Given exercise » Your task is to copy the stretch of lines in the records below that begins with the line containing "cold_plate();" and ends with the line containing "cad_parts[obj.name] = obj", exactly as written, with nothing added.

Information supplied »
◇ ◇ ◇ ◇ ◇ ◇ ◇

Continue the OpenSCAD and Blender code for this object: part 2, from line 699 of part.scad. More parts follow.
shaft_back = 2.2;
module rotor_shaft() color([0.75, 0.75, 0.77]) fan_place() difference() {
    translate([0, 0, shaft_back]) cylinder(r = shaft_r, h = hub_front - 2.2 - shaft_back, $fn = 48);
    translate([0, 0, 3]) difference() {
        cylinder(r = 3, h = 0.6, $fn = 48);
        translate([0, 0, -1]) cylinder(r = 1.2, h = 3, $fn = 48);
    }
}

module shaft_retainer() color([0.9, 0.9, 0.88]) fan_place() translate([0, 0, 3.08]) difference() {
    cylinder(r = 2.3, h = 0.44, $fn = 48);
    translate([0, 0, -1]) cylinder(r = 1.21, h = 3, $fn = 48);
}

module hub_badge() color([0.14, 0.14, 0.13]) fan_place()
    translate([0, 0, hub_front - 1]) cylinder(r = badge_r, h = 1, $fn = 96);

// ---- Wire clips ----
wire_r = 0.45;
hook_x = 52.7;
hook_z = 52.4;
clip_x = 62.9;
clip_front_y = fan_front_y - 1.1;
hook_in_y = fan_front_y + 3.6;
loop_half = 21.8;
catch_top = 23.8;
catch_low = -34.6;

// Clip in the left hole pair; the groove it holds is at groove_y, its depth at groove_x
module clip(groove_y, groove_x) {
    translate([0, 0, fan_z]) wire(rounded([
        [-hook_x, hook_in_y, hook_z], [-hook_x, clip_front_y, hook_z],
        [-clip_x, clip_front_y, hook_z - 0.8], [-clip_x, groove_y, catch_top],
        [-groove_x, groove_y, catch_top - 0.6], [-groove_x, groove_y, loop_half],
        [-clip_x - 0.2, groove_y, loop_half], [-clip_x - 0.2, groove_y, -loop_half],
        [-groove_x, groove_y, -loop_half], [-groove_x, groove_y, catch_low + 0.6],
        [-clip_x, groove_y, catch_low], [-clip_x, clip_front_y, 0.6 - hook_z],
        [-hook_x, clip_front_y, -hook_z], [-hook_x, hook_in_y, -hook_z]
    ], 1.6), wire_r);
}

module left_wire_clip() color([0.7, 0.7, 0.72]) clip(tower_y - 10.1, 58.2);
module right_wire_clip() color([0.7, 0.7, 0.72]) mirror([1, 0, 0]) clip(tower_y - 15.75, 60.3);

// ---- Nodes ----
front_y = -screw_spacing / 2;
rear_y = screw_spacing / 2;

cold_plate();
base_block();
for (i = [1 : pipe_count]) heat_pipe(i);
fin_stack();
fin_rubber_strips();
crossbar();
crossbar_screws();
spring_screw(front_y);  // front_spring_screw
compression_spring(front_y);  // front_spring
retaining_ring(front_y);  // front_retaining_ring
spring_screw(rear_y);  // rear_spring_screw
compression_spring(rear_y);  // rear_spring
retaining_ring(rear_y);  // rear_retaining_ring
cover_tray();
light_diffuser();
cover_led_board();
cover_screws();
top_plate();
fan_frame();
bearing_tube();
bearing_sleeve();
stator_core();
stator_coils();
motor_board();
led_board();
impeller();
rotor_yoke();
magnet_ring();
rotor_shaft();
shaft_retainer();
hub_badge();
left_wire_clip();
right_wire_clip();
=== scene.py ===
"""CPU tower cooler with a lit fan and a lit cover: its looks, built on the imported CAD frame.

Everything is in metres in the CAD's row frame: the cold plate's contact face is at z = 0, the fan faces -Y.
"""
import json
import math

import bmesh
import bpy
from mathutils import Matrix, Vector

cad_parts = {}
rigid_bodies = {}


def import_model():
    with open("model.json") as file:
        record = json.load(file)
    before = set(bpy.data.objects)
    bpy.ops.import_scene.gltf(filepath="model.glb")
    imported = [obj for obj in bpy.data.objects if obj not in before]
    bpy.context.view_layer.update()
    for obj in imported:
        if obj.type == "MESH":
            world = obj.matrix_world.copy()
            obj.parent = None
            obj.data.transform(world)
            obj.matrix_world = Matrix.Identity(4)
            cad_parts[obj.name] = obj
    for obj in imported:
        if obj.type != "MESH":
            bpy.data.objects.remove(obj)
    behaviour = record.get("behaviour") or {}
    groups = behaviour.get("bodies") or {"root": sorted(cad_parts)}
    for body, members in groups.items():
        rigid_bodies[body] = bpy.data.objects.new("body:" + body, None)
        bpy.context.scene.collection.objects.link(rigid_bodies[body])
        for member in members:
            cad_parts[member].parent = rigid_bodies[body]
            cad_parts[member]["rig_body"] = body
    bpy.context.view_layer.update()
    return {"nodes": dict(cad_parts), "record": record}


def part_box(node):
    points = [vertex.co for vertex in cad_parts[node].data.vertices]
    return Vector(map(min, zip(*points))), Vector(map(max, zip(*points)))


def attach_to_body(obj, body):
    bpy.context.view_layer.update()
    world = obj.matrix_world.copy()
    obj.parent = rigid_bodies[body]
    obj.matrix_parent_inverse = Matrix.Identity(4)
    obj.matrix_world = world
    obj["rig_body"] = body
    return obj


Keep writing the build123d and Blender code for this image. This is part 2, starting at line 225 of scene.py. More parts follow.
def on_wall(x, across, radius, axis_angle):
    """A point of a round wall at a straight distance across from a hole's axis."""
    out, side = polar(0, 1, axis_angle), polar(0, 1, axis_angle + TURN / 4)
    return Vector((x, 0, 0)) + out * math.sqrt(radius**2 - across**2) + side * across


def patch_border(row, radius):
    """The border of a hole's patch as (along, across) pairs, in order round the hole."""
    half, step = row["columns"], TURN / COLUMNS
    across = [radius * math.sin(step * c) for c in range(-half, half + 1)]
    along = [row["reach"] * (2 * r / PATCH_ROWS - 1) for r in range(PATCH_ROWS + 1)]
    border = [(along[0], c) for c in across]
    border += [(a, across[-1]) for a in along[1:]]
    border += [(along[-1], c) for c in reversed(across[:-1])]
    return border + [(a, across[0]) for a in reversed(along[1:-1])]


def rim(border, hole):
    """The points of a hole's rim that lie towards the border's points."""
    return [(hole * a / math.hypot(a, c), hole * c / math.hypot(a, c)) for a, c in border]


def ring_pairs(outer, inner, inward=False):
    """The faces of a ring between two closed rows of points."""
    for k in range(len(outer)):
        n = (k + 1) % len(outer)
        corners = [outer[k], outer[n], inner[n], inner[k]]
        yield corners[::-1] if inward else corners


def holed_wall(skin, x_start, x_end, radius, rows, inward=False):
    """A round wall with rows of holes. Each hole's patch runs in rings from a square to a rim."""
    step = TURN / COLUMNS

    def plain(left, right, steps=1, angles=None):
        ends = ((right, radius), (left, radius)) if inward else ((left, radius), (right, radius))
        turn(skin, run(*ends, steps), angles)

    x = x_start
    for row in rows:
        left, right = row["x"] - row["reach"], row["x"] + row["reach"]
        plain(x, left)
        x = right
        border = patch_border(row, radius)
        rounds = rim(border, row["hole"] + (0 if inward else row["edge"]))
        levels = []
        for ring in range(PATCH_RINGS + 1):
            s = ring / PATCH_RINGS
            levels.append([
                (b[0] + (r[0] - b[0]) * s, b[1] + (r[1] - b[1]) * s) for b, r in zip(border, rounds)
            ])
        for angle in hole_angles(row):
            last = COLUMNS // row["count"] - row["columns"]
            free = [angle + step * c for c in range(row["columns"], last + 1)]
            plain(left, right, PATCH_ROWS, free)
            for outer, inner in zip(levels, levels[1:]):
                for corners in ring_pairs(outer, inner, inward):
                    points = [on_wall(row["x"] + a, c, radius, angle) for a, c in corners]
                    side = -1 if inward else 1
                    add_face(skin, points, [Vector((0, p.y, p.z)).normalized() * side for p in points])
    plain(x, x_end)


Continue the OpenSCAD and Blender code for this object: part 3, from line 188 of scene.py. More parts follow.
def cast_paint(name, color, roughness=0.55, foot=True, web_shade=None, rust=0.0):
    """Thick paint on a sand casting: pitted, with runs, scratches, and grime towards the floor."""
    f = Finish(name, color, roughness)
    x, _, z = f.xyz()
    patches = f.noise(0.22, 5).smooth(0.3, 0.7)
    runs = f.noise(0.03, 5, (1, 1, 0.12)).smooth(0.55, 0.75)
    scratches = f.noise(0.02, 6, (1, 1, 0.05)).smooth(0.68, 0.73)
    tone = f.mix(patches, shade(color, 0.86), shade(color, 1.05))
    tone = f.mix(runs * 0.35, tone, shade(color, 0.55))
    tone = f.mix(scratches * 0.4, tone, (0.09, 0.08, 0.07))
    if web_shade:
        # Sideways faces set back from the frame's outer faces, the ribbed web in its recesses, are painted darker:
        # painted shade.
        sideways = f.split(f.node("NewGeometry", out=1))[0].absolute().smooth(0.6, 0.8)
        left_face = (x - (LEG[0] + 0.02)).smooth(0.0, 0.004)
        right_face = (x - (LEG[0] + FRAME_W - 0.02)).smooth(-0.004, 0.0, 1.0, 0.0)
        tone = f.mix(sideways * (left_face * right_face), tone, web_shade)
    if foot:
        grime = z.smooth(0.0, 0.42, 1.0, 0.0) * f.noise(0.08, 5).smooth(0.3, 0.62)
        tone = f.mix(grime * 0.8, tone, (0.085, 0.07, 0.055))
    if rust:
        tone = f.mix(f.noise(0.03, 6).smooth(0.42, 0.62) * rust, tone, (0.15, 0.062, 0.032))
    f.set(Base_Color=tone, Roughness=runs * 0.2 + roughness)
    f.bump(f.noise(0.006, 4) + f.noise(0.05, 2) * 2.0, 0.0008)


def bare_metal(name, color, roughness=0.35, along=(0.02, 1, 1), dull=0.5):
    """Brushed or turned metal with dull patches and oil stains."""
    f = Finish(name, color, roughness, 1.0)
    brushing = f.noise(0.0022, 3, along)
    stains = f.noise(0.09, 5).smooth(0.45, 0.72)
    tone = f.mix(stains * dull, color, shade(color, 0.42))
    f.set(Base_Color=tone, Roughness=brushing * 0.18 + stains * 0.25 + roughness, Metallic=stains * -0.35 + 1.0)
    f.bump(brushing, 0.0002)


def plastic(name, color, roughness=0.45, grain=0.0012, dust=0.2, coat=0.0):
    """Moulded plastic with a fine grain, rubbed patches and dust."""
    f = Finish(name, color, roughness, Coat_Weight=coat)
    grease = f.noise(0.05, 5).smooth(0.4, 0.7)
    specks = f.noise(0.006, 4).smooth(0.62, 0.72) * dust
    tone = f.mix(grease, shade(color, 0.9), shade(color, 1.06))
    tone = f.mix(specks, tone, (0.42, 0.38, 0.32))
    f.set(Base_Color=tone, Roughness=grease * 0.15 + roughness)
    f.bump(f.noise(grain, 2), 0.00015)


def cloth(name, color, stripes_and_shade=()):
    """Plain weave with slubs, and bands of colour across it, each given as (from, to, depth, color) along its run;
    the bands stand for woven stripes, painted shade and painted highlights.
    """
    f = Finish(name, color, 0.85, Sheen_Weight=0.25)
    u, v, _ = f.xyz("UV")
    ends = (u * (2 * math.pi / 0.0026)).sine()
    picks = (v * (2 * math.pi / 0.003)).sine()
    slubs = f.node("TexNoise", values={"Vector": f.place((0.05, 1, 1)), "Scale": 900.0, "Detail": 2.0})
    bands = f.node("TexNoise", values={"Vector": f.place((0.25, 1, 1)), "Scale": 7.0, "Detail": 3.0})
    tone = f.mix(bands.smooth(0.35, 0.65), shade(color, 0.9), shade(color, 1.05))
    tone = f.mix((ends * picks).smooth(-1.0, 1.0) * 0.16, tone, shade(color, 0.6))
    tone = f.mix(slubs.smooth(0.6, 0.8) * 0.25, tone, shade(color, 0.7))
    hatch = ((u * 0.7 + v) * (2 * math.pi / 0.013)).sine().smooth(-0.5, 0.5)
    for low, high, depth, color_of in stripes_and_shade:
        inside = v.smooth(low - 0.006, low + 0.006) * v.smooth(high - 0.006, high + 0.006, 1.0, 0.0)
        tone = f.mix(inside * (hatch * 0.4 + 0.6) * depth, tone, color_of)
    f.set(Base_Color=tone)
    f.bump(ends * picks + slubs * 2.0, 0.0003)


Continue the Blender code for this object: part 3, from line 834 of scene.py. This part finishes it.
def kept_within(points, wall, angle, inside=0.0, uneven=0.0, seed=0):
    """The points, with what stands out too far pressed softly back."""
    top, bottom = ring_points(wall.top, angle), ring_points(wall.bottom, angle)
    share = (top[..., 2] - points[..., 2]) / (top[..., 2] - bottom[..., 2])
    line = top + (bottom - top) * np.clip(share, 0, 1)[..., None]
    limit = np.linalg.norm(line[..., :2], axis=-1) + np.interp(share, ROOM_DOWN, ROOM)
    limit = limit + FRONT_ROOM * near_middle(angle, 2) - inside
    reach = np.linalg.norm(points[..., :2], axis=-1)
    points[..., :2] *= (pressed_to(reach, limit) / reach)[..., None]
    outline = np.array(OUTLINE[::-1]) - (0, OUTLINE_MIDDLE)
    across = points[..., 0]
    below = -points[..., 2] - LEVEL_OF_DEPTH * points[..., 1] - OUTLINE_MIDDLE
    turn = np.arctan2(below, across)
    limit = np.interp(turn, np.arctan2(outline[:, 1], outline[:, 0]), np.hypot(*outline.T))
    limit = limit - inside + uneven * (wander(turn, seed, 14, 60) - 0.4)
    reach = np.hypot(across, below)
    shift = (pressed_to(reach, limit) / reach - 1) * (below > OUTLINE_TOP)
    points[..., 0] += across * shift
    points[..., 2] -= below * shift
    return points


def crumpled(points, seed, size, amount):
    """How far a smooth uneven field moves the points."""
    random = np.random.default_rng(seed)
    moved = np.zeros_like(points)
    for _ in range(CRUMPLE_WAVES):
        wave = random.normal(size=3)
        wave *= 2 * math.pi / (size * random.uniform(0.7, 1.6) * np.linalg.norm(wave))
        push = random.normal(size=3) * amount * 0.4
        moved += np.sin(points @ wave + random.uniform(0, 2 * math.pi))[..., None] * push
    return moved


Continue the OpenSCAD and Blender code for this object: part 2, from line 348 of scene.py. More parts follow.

◇ ◇ ◇ ◇ ◇ ◇ ◇

Final result »
cold_plate();
base_block();
for (i = [1 : pipe_count]) heat_pipe(i);
fin_stack();
fin_rubber_strips();
crossbar();
crossbar_screws();
spring_screw(front_y);  // front_spring_screw
compression_spring(front_y);  // front_spring
retaining_ring(front_y);  // front_retaining_ring
spring_screw(rear_y);  // rear_spring_screw
compression_spring(rear_y);  // rear_spring
retaining_ring(rear_y);  // rear_retaining_ring
cover_tray();
light_diffuser();
cover_led_board();
cover_screws();
top_plate();
fan_frame();
bearing_tube();
bearing_sleeve();
stator_core();
stator_coils();
motor_board();
led_board();
impeller();
rotor_yoke();
magnet_ring();
rotor_shaft();
shaft_retainer();
hub_badge();
left_wire_clip();
right_wire_clip();
=== scene.py ===
"""CPU tower cooler with a lit fan and a lit cover: its looks, built on the imported CAD frame.

Everything is in metres in the CAD's row frame: the cold plate's contact face is at z = 0, the fan faces -Y.
"""
import json
import math

import bmesh
import bpy
from mathutils import Matrix, Vector

cad_parts = {}
rigid_bodies = {}


def import_model():
    with open("model.json") as file:
        record = json.load(file)
    before = set(bpy.data.objects)
    bpy.ops.import_scene.gltf(filepath="model.glb")
    imported = [obj for obj in bpy.data.objects if obj not in before]
    bpy.context.view_layer.update()
    for obj in imported:
        if obj.type == "MESH":
            world = obj.matrix_world.copy()
            obj.parent = None
            obj.data.transform(world)
            obj.matrix_world = Matrix.Identity(4)
            cad_parts[obj.name] = obj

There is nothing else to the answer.